26.12.19
The new requirements for trusted certificates on macOS Catalina and iOS 13 blocked me from accessing the web UI on Proxmox installations (NET::ERR_CERT_REVOKED
). Fresh installations would work, as Proxmox has been updated to generate “better” certificates. Existing installations, unfortunately, are not automatically fixed on upgrading to Proxmox 6.
Certificate management on Proxmox is handled with pvenode(1)
— except when it isn’t. There is no functionality there for regenerating the self-signed certificates. An older wiki page for HTTPS certificate configuration provided some useful hints: pvecm(1)
has an updatecerts
command. It won’t, however, regenerate existing (unexpired) certificates.
Against the warnings on the Certificate mangement page I thought I’d try removing the apparently relevant files manually:
cd /etc/pve
rm pve-root-ca.pem priv/pve-root-ca.key nodes/*/pve-ssl.{key,pem}
Then I regenerated the certificates and restarted pveproxy(8)
on each node:
pvecm updatecerts --force
systemctl restart pveproxy
Refreshing the page in the browser restores access to the web UI.
16.12.19
I noticed that tcsh 6.22.02 has a broken configure
script:
./configure: gl_HOST_CPU_C_ABI_32BIT: not found
This looked like an unexpanded m4
macro to me. I was unable to reproduce the error if I ran autoreconf
under Debian buster, so I switched to a NetBSD host and tried there. Indeed, running autoreconf
resulted in the same broken configure script.
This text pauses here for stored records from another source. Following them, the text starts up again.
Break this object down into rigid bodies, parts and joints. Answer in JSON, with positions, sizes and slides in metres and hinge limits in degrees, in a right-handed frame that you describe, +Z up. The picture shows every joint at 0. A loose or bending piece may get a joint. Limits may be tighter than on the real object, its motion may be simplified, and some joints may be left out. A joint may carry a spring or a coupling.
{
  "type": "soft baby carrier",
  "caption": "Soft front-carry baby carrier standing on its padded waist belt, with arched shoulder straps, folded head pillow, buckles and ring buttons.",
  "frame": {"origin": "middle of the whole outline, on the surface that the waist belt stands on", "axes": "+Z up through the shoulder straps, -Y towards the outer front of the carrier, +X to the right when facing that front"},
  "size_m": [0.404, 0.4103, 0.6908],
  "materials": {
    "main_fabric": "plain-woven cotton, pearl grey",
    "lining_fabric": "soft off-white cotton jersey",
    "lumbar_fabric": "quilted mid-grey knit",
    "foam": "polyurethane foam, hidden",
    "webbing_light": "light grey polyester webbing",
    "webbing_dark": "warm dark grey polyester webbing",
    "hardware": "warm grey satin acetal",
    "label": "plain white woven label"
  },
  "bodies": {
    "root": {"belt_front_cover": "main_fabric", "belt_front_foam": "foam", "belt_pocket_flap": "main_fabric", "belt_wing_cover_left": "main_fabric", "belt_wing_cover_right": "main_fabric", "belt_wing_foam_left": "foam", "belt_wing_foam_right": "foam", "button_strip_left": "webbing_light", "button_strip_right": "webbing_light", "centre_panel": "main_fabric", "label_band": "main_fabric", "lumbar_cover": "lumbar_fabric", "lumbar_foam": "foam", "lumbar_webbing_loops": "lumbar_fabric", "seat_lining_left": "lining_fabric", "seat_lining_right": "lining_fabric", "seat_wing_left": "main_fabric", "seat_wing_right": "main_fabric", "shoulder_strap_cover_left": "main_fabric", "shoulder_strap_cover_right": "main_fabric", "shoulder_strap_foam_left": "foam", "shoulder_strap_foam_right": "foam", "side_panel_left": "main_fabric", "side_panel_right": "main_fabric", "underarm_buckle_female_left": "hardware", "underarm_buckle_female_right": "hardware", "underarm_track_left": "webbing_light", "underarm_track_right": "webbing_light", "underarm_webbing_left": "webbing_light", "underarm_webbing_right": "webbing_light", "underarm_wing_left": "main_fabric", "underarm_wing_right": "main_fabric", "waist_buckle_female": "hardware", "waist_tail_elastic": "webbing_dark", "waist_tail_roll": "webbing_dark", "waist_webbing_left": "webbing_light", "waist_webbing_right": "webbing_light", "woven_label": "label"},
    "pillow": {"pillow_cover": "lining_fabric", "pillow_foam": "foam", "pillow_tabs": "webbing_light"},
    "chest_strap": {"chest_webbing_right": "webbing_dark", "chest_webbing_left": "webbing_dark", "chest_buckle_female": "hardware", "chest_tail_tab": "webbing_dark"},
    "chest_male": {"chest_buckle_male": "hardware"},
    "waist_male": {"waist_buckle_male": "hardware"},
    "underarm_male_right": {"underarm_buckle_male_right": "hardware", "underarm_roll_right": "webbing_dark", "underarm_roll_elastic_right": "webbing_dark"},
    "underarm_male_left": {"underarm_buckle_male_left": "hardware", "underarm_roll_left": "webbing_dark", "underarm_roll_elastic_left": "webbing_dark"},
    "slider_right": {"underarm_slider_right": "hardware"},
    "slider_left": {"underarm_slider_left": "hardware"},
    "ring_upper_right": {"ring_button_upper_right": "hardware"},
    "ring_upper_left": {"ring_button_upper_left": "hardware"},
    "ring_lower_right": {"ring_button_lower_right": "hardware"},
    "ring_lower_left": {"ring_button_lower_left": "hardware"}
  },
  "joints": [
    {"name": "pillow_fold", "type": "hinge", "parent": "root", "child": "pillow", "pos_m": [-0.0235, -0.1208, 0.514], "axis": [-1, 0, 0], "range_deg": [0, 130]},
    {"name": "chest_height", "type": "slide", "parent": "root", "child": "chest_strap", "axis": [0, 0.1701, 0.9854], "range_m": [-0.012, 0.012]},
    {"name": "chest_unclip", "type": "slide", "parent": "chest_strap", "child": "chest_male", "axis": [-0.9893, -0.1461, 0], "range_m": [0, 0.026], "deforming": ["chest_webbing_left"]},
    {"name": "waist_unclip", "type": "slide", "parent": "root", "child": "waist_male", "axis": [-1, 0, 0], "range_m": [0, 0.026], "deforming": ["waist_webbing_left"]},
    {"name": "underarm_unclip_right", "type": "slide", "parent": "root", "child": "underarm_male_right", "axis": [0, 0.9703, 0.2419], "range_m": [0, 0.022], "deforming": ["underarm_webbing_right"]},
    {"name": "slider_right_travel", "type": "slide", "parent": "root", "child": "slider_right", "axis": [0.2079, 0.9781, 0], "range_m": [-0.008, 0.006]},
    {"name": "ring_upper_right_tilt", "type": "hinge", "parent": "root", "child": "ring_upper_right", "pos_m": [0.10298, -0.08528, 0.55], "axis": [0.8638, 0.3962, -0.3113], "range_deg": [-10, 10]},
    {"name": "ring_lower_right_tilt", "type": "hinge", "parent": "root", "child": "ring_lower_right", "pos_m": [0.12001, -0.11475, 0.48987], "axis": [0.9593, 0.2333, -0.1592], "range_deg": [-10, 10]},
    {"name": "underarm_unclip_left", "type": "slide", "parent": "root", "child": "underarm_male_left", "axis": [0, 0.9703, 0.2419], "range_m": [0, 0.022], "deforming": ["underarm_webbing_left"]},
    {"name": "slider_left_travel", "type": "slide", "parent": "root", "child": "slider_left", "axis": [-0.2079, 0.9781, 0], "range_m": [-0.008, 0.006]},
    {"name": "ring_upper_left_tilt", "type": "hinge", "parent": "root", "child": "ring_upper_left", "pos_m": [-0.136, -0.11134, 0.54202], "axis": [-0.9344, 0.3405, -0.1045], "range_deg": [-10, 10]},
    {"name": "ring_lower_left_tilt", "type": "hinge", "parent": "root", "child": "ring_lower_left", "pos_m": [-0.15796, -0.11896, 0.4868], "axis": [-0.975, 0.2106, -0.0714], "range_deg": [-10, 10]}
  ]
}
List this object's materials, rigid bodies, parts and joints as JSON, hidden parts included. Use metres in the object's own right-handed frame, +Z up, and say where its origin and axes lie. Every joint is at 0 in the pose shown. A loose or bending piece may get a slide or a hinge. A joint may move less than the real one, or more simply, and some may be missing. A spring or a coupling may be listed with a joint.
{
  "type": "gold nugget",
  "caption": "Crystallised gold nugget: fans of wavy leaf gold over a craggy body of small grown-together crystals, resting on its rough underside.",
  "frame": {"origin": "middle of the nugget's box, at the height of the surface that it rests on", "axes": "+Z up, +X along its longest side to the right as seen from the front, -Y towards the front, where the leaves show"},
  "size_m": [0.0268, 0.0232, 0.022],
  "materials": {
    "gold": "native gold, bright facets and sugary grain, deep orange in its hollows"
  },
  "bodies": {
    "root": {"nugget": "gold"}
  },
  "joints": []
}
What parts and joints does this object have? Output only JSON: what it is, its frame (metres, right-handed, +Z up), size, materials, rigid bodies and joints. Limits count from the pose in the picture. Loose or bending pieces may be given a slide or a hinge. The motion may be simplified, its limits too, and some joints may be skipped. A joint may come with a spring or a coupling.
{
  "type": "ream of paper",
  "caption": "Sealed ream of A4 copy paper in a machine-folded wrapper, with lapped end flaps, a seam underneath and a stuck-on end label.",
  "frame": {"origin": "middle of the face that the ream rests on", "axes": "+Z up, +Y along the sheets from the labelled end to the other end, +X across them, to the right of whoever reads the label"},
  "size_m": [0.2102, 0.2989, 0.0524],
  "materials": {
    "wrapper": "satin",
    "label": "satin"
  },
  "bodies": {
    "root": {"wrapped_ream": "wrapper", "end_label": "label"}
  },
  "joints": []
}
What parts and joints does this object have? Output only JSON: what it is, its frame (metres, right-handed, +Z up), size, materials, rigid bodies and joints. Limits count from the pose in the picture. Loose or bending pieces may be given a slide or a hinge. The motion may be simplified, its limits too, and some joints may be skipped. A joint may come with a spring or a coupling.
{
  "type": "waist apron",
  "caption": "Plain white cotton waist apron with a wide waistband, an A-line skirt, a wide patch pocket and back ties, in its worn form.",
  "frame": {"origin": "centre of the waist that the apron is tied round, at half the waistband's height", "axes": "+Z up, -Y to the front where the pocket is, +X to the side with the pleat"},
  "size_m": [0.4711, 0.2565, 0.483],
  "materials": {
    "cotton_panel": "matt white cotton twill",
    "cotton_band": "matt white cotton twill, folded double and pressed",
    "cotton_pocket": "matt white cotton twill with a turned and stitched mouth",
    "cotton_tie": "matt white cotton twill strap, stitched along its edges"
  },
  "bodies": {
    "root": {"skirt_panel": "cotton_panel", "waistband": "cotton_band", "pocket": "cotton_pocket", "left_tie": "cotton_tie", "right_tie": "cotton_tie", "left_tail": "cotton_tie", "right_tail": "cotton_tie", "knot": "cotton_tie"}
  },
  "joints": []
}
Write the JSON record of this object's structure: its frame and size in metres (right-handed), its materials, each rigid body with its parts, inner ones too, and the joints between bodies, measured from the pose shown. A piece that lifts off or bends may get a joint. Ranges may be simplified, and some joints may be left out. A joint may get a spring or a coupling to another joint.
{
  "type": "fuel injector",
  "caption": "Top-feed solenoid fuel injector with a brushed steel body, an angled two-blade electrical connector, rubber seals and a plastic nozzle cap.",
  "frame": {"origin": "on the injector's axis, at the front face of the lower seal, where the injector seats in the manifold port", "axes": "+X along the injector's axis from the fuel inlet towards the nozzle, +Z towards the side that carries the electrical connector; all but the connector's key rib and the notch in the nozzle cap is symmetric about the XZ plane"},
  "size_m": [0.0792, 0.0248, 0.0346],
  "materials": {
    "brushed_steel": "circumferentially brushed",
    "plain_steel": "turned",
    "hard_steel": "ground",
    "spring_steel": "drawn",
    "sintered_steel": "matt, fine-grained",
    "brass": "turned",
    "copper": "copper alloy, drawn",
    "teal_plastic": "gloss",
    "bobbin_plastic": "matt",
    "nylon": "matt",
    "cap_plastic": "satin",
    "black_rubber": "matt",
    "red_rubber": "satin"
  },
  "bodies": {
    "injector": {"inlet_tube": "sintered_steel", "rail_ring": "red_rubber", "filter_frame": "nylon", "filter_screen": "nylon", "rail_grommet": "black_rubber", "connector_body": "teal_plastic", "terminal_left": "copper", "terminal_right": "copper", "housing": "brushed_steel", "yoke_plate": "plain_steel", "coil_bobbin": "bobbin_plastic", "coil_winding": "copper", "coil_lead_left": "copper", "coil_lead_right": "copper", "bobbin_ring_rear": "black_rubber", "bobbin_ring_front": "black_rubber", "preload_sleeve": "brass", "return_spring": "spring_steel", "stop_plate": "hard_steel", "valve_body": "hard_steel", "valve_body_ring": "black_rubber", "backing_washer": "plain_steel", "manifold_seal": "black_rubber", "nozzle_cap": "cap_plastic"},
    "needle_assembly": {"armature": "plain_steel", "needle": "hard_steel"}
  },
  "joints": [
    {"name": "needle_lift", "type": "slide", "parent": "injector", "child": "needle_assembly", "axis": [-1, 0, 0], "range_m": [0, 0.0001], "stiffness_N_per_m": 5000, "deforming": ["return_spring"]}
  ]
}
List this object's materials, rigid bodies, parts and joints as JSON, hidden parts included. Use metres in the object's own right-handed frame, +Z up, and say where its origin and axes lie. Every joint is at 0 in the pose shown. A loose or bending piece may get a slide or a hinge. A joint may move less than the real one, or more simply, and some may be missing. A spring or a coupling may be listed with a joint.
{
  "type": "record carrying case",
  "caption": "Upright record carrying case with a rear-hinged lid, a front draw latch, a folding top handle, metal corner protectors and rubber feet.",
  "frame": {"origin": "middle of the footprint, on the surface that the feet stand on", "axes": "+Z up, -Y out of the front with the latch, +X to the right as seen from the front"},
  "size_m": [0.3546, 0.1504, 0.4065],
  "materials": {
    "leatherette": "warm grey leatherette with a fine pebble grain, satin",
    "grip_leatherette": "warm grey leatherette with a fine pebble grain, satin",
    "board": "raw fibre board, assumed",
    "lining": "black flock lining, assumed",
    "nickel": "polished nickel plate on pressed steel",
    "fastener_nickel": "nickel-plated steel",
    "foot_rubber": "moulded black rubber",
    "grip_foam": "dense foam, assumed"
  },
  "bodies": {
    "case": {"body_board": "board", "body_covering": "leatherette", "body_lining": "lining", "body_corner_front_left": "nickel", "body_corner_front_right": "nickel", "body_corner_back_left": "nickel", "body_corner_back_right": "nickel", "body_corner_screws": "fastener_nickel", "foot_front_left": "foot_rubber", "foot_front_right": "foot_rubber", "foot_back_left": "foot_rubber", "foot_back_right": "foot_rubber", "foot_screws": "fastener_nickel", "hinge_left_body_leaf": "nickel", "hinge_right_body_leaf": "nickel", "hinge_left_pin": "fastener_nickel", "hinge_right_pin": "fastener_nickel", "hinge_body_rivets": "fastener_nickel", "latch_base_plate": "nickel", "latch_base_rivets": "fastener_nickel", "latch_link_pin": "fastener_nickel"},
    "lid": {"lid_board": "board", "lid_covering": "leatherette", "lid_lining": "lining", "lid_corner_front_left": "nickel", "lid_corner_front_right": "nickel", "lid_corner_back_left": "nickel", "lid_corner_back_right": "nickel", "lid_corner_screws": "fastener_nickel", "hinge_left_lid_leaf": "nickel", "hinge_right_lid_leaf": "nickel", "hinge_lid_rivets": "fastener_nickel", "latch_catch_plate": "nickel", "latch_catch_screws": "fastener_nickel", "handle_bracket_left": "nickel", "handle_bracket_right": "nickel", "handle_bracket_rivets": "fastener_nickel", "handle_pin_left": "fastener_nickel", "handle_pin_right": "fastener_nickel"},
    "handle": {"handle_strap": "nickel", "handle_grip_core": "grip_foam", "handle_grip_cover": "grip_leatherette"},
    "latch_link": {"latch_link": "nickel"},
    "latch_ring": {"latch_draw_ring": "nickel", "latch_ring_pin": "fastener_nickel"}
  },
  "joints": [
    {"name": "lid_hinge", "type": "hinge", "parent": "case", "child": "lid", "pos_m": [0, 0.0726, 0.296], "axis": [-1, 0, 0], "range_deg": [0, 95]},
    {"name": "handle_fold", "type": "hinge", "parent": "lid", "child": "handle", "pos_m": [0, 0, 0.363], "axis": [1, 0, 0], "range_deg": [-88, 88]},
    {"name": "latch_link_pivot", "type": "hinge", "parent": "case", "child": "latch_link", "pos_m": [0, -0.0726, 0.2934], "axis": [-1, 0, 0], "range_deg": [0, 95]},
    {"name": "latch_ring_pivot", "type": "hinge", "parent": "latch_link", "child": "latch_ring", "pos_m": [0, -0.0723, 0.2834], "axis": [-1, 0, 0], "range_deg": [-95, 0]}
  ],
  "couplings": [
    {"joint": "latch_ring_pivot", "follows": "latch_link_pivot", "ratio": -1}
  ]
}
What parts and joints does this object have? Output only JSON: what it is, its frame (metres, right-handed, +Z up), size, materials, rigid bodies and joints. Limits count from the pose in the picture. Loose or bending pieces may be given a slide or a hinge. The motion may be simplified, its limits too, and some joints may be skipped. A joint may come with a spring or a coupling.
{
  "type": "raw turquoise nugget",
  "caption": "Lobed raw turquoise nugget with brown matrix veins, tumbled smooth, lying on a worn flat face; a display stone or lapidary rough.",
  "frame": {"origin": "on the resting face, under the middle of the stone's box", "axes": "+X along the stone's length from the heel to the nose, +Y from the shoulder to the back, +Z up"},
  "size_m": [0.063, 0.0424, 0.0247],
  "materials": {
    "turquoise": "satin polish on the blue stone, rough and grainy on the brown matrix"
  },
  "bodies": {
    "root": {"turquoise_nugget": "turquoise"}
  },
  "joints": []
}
Upon closer inspection, it turns out that devel/gettext-m4 had been updated to a new version in pkgsrc without noticing that generated configure
scripts now throw an error. The cause was a missing file (host-cpu-c-abi.m4
).
For some reason the package Makefile
has a hardcoded list of files to install from gettext-tools/gnulib-m4
(as opposed to calling the install target via make
). The reason is probably to avoid unnecessary or irrelevant files. However, this means that any relevant changes to gettext-tools/gnulib-m4/Makefile
can easily go unnoticed.
I’ve added the missing file to the list, but I worry that this approach is prone to errors. Perhaps some easy check could be added and noted in the package Makefile
to detect problems, e.g. generating a sample configure
script before committing a version update.